• Collected material:
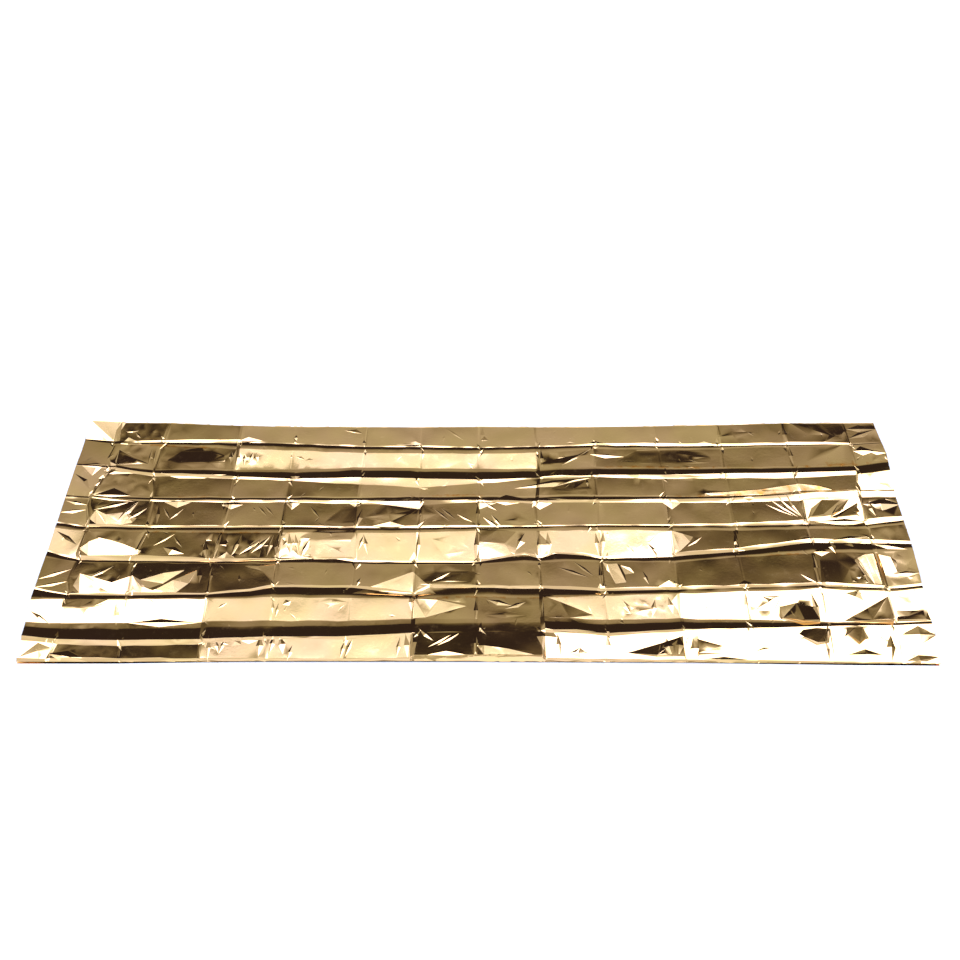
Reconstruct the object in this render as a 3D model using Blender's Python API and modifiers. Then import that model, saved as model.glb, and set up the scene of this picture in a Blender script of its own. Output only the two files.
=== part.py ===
"""Emergency foil blanket: one thin metallised sheet, folded once along its length and laid out flat.

The sheet is one piece, so the model is one closed solid. Its section is a "C" lying on its back: the lower
layer lies flat on the floor, turns over at a fold along the back edge, and comes forward again as the upper
layer. The upper layer keeps the relief of the blanket's packed folds. Seven lengthwise folds split it into
eight bands, and the transverse folds split each band into panels, each with a lean of its own.

Frame: +X along the length, +Y towards the back fold, +Z up, origin under the middle on the floor.
Units: metres, and degrees for leans.
"""

import math
from collections import namedtuple

import bmesh
import bpy

MM = 0.001

# Driving sizes
LENGTH = 2.10  # laid length, along X
DEPTH = 0.80  # front edges to the outermost reach of the back fold, along Y
FILM = 0.001  # thickness of the solid's layers
LAYER_CLEARANCE = 0.0005  # least air between the two layers
CREASE_HALF_WIDTH = 0.005  # a transverse fold's pinch, to either side of its line
FOLD_BULGE = 0.003  # largest reach of the back fold behind the upper layer

HALF_LENGTH = LENGTH / 2
HALF_DEPTH = DEPTH / 2
LOWEST_CREST = 2 * FILM + LAYER_CLEARANCE  # lowest outer face of the upper layer

# Transverse folds between the two cut ends: place along X, and how far the film is pinched up or down in mm.
Station = namedtuple("Station", "x pinch")
STATIONS = (
    Station(-0.968, 0.8),
    Station(-0.832, -0.4),
    Station(-0.637, 0.6),
    Station(-0.487, -0.4),
    Station(-0.305, 0.6),
    Station(-0.159, 0.6),
    Station(-0.010, -0.6),
    Station(0.141, 0.8),
    Station(0.295, -0.4),
    Station(0.460, 0.6),
    Station(0.621, -0.4),
    Station(0.798, 0.8),
    Station(0.955, 0.8),
)
SECTIONS = (-HALF_LENGTH, *(station.x for station in STATIONS), HALF_LENGTH)

# Lengthwise folds and edges of the upper layer, from back to front, in mm. Each has its place (y) and the
# height of its outer face (z) at each section, from the left end to the right end, and the width of the steep
# flanks on its far and near sides.
Crease = namedtuple("Crease", "name y z far_flank near_flank")
CREASES = (
    Crease("back",
           (397, 397, 397, 386, 383, 381, 381, 382, 381, 382, 385, 390, 396, 397, 397),
           (8, 8, 8, 8, 8, 8, 8, 8, 8, 8, 8, 8, 8, 8, 8), 0, 5),
    Crease("valley_a",
           (331, 318, 322, 322, 318, 307, 306, 302, 308, 313, 311, 310, 313, 314, 320),
           (6, 5, 5, 6, 6, 6, 6, 6, 4.5, 4, 4.5, 5, 6, 6, 6), 8, 8),
    Crease("ridge_b",
           (236, 226, 208, 198, 190, 194, 190, 186, 192, 200, 200, 204, 206, 213, 228),
           (7, 7.5, 7.5, 6.5, 7, 7, 6.5, 6.5, 8, 9, 9, 8.5, 8.5, 9, 9), 26, 14),
    Crease("ridge_c",
           (126, 120, 113, 113, 113, 112, 114, 113, 108, 110, 115, 118, 131, 142, 145),
           (5, 6, 6.5, 6, 6, 5.5, 5.5, 6, 7, 7, 6.5, 6.5, 7, 6.5, 5), 8, 14),
    Crease("valley_d",
           (36, 20, 17, 20, 21, 18, 17, 21, 23, 25, 25, 25, 31, 29, 44),
           (4, 4, 3.5, 3.5, 5, 5, 5, 4, 5, 5, 3.5, 3.5, 3.5, 3.5, 4), 8, 10),
    Crease("valley_e",
           (-58, -86, -90, -92, -86, -93, -94, -94, -78, -82, -76, -60, -30, -34, -38),
           (3, 3.5, 3.5, 3.5, 3, 3, 3, 3.5, 3, 3, 3, 3.5, 3, 3.5, 5), 10, 14),
    Crease("valley_f",
           (-184, -200, -202, -199, -173, -175, -196, -174, -178, -187, -184, -180, -173, -184, -174),
           (8, 8, 7.5, 7.5, 6, 4, 3.5, 4, 5, 6, 8, 9, 9.5, 9.5, 9), 8, 16),
    Crease("ridge_g",
           (-330, -338, -340, -335, -328, -327, -316, -312, -310, -318, -317, -307, -296, -292, -288),
           (12, 10, 9, 8, 8, 7.5, 7, 8.5, 11, 9.5, 8.5, 8.5, 9, 8.5, 8), 32, 8),
    Crease("front",
           (-394, -394, -394, -393, -392, -392, -392, -392, -393, -394, -395, -397, -398, -399, -400),
           (3.5, 3.5, 3.5, 3.5, 3.5, 3.5, 3.5, 3.5, 3.5, 3.5, 3.5, 3.5, 3.5, 3.5, 3.5), 8, 0),
)
# Free edge of the lower layer, in mm, at the same sections
LOWER_FRONT = (-396, -396, -395, -392, -391, -391, -391, -391, -392, -393, -395, -398, -400, -400, -400)

# Bands between the lengthwise folds: the height of the band's middle in mm, and the lean of each panel towards
# the front in degrees, from the left end to the right end.
Band = namedtuple("Band", "name z leans")
BANDS = (
    Band("band_1", 7.5, (1.7, -0.5, 0.3, 1.5, 1.8, 1.7, 1.6, 1.7, 1.8, 1.7, 1.4, 0.8, 0.2, 0.6)),
    Band("band_2", 5.5, (0.6, -0.6, -0.6, 3.4, 3.6, 3.7, 3.7, 3.5, -0.6, -1.0, -0.9, 0.4, 0.5, 0.8)),
    Band("band_3", 5.0, (3.2, -1.0, -0.4, -0.4, -0.8, 0.4, 0.3, 0.2, -0.2, 0.6, 0.5, -0.9, -1.5, 4.6)),
    Band("band_4", 4.8, (0.0, -2.4, -2.0, -1.3, -1.6, -1.7, -1.5, -0.6, -0.4, -0.4, -0.6, -1.6, 2.6, -2.2)),
    Band("band_5", 5.2, (1.6, -1.9, -2.8, -2.8, 1.6, 1.7, 1.8, -1.8, 1.6, 2.0, -2.9, -2.8, -2.2, -2.4)),
    Band("band_6", 6.6, (-2.6, -2.8, -3.2, -3.6, -2.1, -2.0, -3.0, -2.5, -2.7, -2.6, -3.6, -3.7, -3.2, -1.0)),
    Band("band_7", 7.4, (0.2, 2.0, 2.0, 0.2, 0.2, 0.2, -2.6, -4.0, -4.2, 0.1, 2.2, 1.8, 1.8, 1.6)),
    Band("band_8", 7.6, (0.8, -5.0, -5.1, -1.0, -0.6, -0.5, -5.9, -6.2, 1.4, 1.4, 1.6, 1.8, 1.4, 1.4)),
)

# The two cut ends: how far each stops short of the full half length in mm, from back to front.
EndPoint = namedtuple("EndPoint", "y left right")
END_PROFILE = (
    EndPoint(400, 12, 11),
    EndPoint(330, 16, 6),
    EndPoint(313, 15, 0),
    EndPoint(250, 11, 0),
    EndPoint(210, 9, 5),
    EndPoint(120, 6, 9),
    EndPoint(0, 4, 7),
    EndPoint(-95, 0, 8),
    EndPoint(-205, 0, 14),
    EndPoint(-350, 7, 16),
    EndPoint(-400, 8, 22),
)

# The back left corner of the upper layer stands up, creased from the corner to the first crossing.
CORNER_RISE = 0.012
CORNER_X = -0.955
CORNER_Y = 0.310

LOWER_ROWS = 5  # rows of vertices across the lower layer
FOLD_ROWS = 3  # rows of vertices around the back fold, between the layers


def interpolate(value, knots, values):
    """Piecewise linear value through the knots, held constant outside them."""
    if value <= knots[0]:
        return values[0]
    for index in range(len(knots) - 1):
        if value <= knots[index + 1]:
            share = (value - knots[index]) / (knots[index + 1] - knots[index])
            return values[index] + share * (values[index + 1] - values[index])
    return values[-1]


def column_table():
    """One (x, pinch, leans) entry for each column of vertices, from the left end to the right end."""
    edges = SECTIONS
    columns = []
    for panel in range(len(edges) - 1):
        leans = [band.leans[panel] for band in BANDS]
        inset_left = 0.0 if panel == 0 else CREASE_HALF_WIDTH
        inset_right = 0.0 if panel == len(edges) - 2 else CREASE_HALF_WIDTH
        columns.append((edges[panel] + inset_left, 0.0, leans))
        columns.append((edges[panel + 1] - inset_right, 0.0, leans))
        if panel < len(STATIONS):
            following = [band.leans[panel + 1] for band in BANDS]
            shared = [(lean + other) / 2 for lean, other in zip(leans, following)]
            columns.append((edges[panel + 1], STATIONS[panel].pinch * MM, shared))
    return columns


def end_inset(x, y):
    """Shift along X that gives the two cut ends their uneven line, fading out over the end panels."""
    rows = sorted(END_PROFILE, key=lambda point: point.y)
    ys = [point.y * MM for point in rows]
    if x < STATIONS[0].x:
        share = (STATIONS[0].x - x) / (STATIONS[0].x + HALF_LENGTH)
        return share * interpolate(y, ys, [point.left for point in rows]) * MM
    if x > STATIONS[-1].x:
        share = (x - STATIONS[-1].x) / (HALF_LENGTH - STATIONS[-1].x)
        return -share * interpolate(y, ys, [point.right for point in rows]) * MM
    return 0.0


def corner_lift(x, y):
    """Height added at the back left corner by its two creased facets."""
    along = (CORNER_X - x) / (CORNER_X + HALF_LENGTH)
    across = (y - CORNER_Y) / (HALF_DEPTH - CORNER_Y)
    return CORNER_RISE * max(0.0, min(along, across, 1.0))


def at_section(x, values):
    """Value in metres at x, from a row of values in mm at the sections."""
    return interpolate(x, SECTIONS, values) * MM


def upper_section(x, pinch, leans):
    """(y, z) points of the upper layer's outer face at one column, from the front edge to the back edge."""
    points = []
    for index, band in enumerate(BANDS):
        far, near = CREASES[index], CREASES[index + 1]
        far_y, near_y = at_section(x, far.y), at_section(x, near.y)
        strip_back = far_y - far.near_flank * MM
        strip_front = near_y + near.far_flank * MM
        rise = math.tan(math.radians(leans[index])) * (strip_back - strip_front) / 2
        points.append((far_y, at_section(x, far.z)))
        points.append((strip_back, band.z * MM + rise))
        points.append((strip_front, band.z * MM - rise))
    points.append((at_section(x, CREASES[-1].y), at_section(x, CREASES[-1].z)))
    section = [(y, max(LOWEST_CREST, z + pinch + corner_lift(x, y))) for y, z in points]
    return list(reversed(section))


def whole_section(x, pinch, leans):
    """(y, z) points of the whole outer face at one column: upper layer, back fold, lower layer."""
    section = upper_section(x, pinch, leans)
    back_y, crest = section[-1]
    for step in range(1, FOLD_ROWS + 1):
        angle = math.pi / 2 - math.pi * step / (FOLD_ROWS + 1)
        section.append((back_y + FOLD_BULGE * math.cos(angle), crest / 2 * (1 + math.sin(angle))))
    front_y = at_section(x, LOWER_FRONT)
    for step in range(LOWER_ROWS):
        section.append((back_y + (front_y - back_y) * step / (LOWER_ROWS - 1), 0.0))
    return section


def foil_material():
    """Gold metallised polyester film."""
    material = bpy.data.materials.new("gold_metallised_film")
    material.use_nodes = True
    shader = material.node_tree.nodes["Principled BSDF"]
    shader.inputs["Base Color"].default_value = (0.95, 0.72, 0.36, 1.0)
    shader.inputs["Metallic"].default_value = 1.0
    shader.inputs["Roughness"].default_value = 0.12
    return material


def build_sheet(collection):
    """The folded sheet: a grid of columns along X, moved onto its sections, then given its thickness."""
    columns = column_table()
    sections = [whole_section(*column) for column in columns]
    rows = len(sections[0])

    mesh = bpy.data.meshes.new("foil_sheet")
    grid = bmesh.new()
    bmesh.ops.create_grid(grid, x_segments=len(columns) - 1, y_segments=rows - 1, size=0.5)
    for vertex in grid.verts:
        column = round((vertex.co.x + 0.5) * (len(columns) - 1))
        row = round((vertex.co.y + 0.5) * (rows - 1))
        x = columns[column][0]
        y, z = sections[column][row]
        vertex.co = (x + end_inset(x, y), y, z)
    grid.to_mesh(mesh)
    grid.free()

    sheet = bpy.data.objects.new("foil_sheet", mesh)
    sheet.data.materials.append(foil_material())
    collection.objects.link(sheet)

    solidify = sheet.modifiers.new("Film", "SOLIDIFY")
    solidify.thickness = FILM
    solidify.offset = -1.0
    solidify.use_even_offset = True
    solidify.use_rim = True
    return sheet


def main():
    for leftover in list(bpy.data.objects):
        bpy.data.objects.remove(leftover, do_unlink=True)
    collection = bpy.data.collections.new("emergency_foil_blanket")
    bpy.context.scene.collection.children.link(collection)
    build_sheet(collection)


main()
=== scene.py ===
"""Looks of the emergency foil blanket: the gold film's folds and crinkles, its finish, and the studio.

The blanket is one sheet of metallised film, folded once along its length and laid on a pale floor. This
script gives it a fine surface: lengthwise folds and leaning panels, pinched transverse folds, buckles, flaps
and small crinkles. It dresses it as vacuum-metallised polyester.

Units are metres, and degrees for leans and turns. Tables are in millimetres where they say so.
"""

import logging
import math
from dataclasses import dataclass
from enum import Enum
from typing import Sequence

import bpy
import numpy as np
from mathutils.geometry import delaunay_2d_cdt
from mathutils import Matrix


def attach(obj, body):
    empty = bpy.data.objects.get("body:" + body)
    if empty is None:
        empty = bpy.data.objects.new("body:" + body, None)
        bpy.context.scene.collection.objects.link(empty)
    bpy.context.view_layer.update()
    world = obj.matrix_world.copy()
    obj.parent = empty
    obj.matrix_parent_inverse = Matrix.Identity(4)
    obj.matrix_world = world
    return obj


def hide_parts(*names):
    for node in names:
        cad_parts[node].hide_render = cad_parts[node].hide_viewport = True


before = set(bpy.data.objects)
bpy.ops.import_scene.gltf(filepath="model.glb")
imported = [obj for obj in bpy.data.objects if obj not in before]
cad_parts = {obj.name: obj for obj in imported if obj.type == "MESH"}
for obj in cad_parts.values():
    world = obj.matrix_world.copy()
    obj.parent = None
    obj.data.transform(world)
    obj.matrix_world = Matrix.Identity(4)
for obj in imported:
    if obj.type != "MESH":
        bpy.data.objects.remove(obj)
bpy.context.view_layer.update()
LOG = logging.getLogger("foil_blanket")

MM = 0.001
TINY = 1e-6
ROUNDING = 1e-9
BODY = "root"
CAD_NODE = "foil_sheet"


def linear_colour(hex_code: str) -> tuple[float, float, float, float]:
    """Turn an sRGB hex colour into linear RGBA.

    Args:
        hex_code: six hex digits, such as "C89B5A".

    Returns:
        Linear red, green, blue and an alpha of 1.
    """
    channels = [int(hex_code[start:start + 2], 16) / 255 for start in (0, 2, 4)]
    linear = [c / 12.92 if c <= 0.04045 else ((c + 0.055) / 1.055) ** 2.4 for c in channels]
    return (linear[0], linear[1], linear[2], 1.0)


def add_node(tree: bpy.types.NodeTree, kind: str, settings: dict | None = None,
             values: dict | None = None, links: dict | None = None) -> bpy.types.Node:
    """Add a node with its settings, socket values and incoming links.

    Args:
        tree: the node tree to add to.
        kind: the node's type identifier.
        settings: attributes to set on the node.
        values: input socket to default value.
        links: input socket to the output socket that feeds it.

    Returns:
        The new node.
    """
    node = tree.nodes.new(kind)
    for name, value in (settings or {}).items():
        setattr(node, name, value)
    for socket, value in (values or {}).items():
        node.inputs[socket].default_value = value
    for socket, source in (links or {}).items():
        tree.links.new(source, node.inputs[socket])
    return node


def slope_of(lean: float) -> float:
    """Turn a lean in degrees into a slope."""
    return math.tan(math.radians(lean))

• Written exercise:
In the listing above, locate the line containing "sheet.data.materials.append(foil_material())" and the line containing "and small crinkles.", then transcribe both and every line between them verbatim.

• Reply to the task:
    sheet.data.materials.append(foil_material())
    collection.objects.link(sheet)

    solidify = sheet.modifiers.new("Film", "SOLIDIFY")
    solidify.thickness = FILM
    solidify.offset = -1.0
    solidify.use_even_offset = True
    solidify.use_rim = True
    return sheet


def main():
    for leftover in list(bpy.data.objects):
        bpy.data.objects.remove(leftover, do_unlink=True)
    collection = bpy.data.collections.new("emergency_foil_blanket")
    bpy.context.scene.collection.children.link(collection)
    build_sheet(collection)


main()
=== scene.py ===
"""Looks of the emergency foil blanket: the gold film's folds and crinkles, its finish, and the studio.

The blanket is one sheet of metallised film, folded once along its length and laid on a pale floor. This
script gives it a fine surface: lengthwise folds and leaning panels, pinched transverse folds, buckles, flaps
and small crinkles. It dresses it as vacuum-metallised polyester.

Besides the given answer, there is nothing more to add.